Business analytics and consumer credit score provider FICO announced Thursday that it has recalibrated its popular FICO Score formula to reflect a “more nuanced way to assess consumer collection information.”

To do this, FICO said that the newest iteration of its scoring product, FICO Score 9, will offer a sophisticated treatment differentiating medical from non-medical collection agency accounts. “This will help ensure that medical collections have a lower impact on the score, commensurate with the credit risk they represent,” the company said.

FICO also said that FICO Score 9 will bypass paid collection agency accounts. If a collection agency reports an account of any type as being paid or settled, that mark will no longer be considered derogatory.

FICO said that the new enhancements will help lenders better judge consumer creditworthiness and benefit consumers. It noted that under the new scoring formula, FICO Scores for consumers whose only major derogatory references are unpaid medical debts is expected to increase by 25 points.

The adjustments come shortly after a report from the CFPB on the impact of medical accounts on consumers’ credit scores.

In May, the CFPB released a research report that found consumers’ credit scores may be overly penalized for medical debt that goes into collections and shows up on their credit report. According to the study, credit scoring models may underestimate the creditworthiness of consumers who owe medical debt in collections.

Congress has also turned its attention to medical debt on credit reports. A bill was introduced in the U.S. House last year that would give patients behind on medical bills up to 120 days to work with debt collectors before the debt shows up on the consumer’s credit report.
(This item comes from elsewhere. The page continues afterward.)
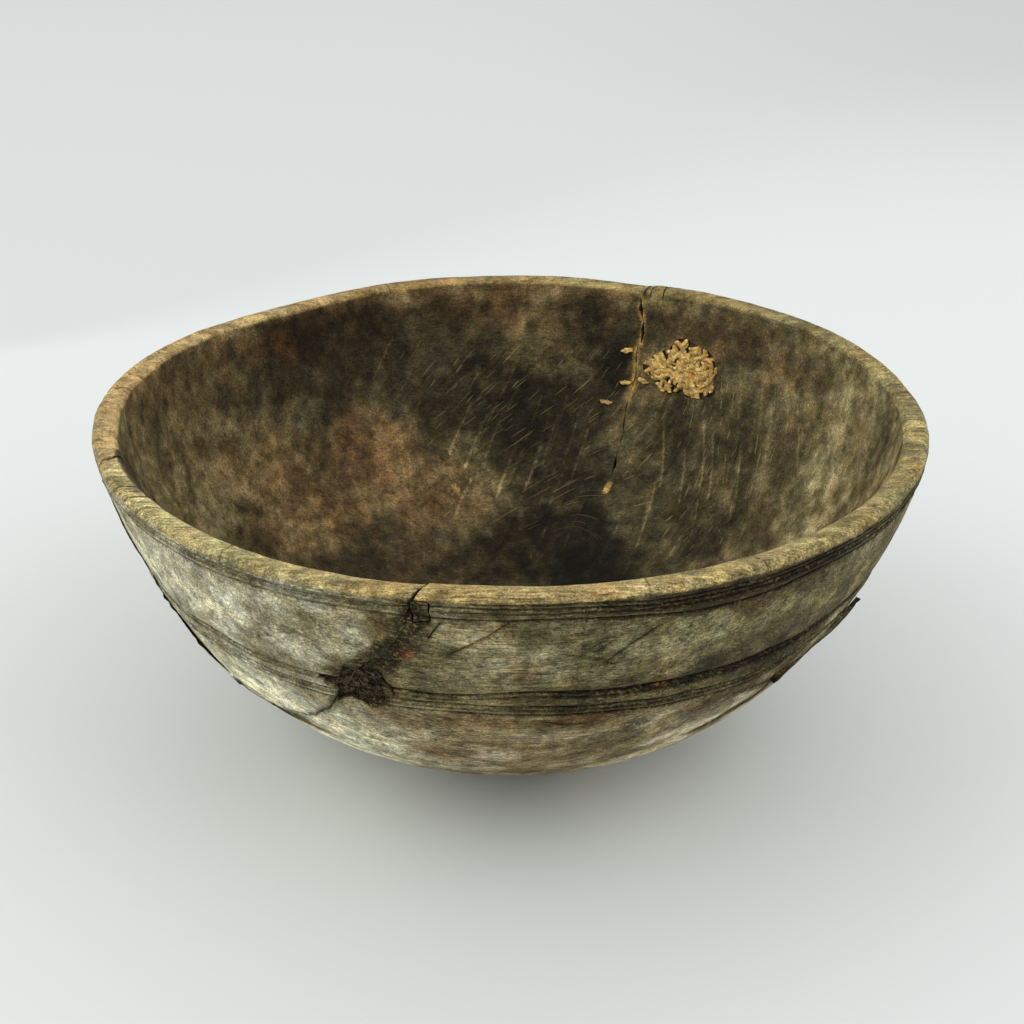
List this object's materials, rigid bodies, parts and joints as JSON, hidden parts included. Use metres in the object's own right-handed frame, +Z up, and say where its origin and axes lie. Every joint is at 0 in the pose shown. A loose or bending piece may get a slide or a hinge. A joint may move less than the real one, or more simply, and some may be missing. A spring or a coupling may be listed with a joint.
{
  "type": "carved wooden bowl",
  "caption": "Deep round bowl carved from one log, with a rounded rim and two bands of carved lines, broken at the rim and mended.",
  "frame": {"origin": "middle of the worn base, on the surface that the bowl stands on", "axes": "+Z up along the bowl's axis to the rim, -Y towards the front, with the broken-out piece at the front left"},
  "size_m": [0.38, 0.38, 0.16],
  "materials": {
    "bowl_wood": "weathered, oiled inside, dry outside",
    "fragment_wood": "weathered, pale and dry",
    "gum": "dull, dried gum",
    "chip_wood": "worn, dry",
    "dark_fill": "crumbly, dull",
    "pale_filling": "lumpy, dry",
    "splinter_wood": "rough, split",
    "red_splinter_wood": "rough, split"
  },
  "bodies": {
    "root": {"bowl_body": "bowl_wood", "wall_fragment": "fragment_wood", "fragment_gum_seam": "gum", "rim_chip": "chip_wood", "dark_fill": "dark_fill", "pale_patch": "pale_filling", "left_splinter": "splinter_wood", "right_splinter_upper": "splinter_wood", "right_splinter_lower": "red_splinter_wood"}
  },
  "joints": []
}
Another bill currently under consideration in both chambers, the “Medical Debt Responsibility Act,” would require credit bureaus to delete reports of any delinquent medical debt within 45 days after it is resolved. In 2012, it received a hearing by the House Committee on Financial Institutions and Consumer Credit, but never made it out of committee to a vote on the floor.

FICO Score 9 also supports the desire of lenders to better assess the risk of consumers with limited credit history – so-called thin files. In the model development process, FICO data scientists represented a consumer’s repayment behavior in degrees of risk.

For example, instead of classifying a consumer as someone who paid or didn’t pay her bills in absolute terms, the various degrees of the consumer’s payment history have been quantified.  The end result is a score with an improved ability to assess the risk of thin files.

The new scores will be available to lenders and credit reporting agencies in the fall, the company said.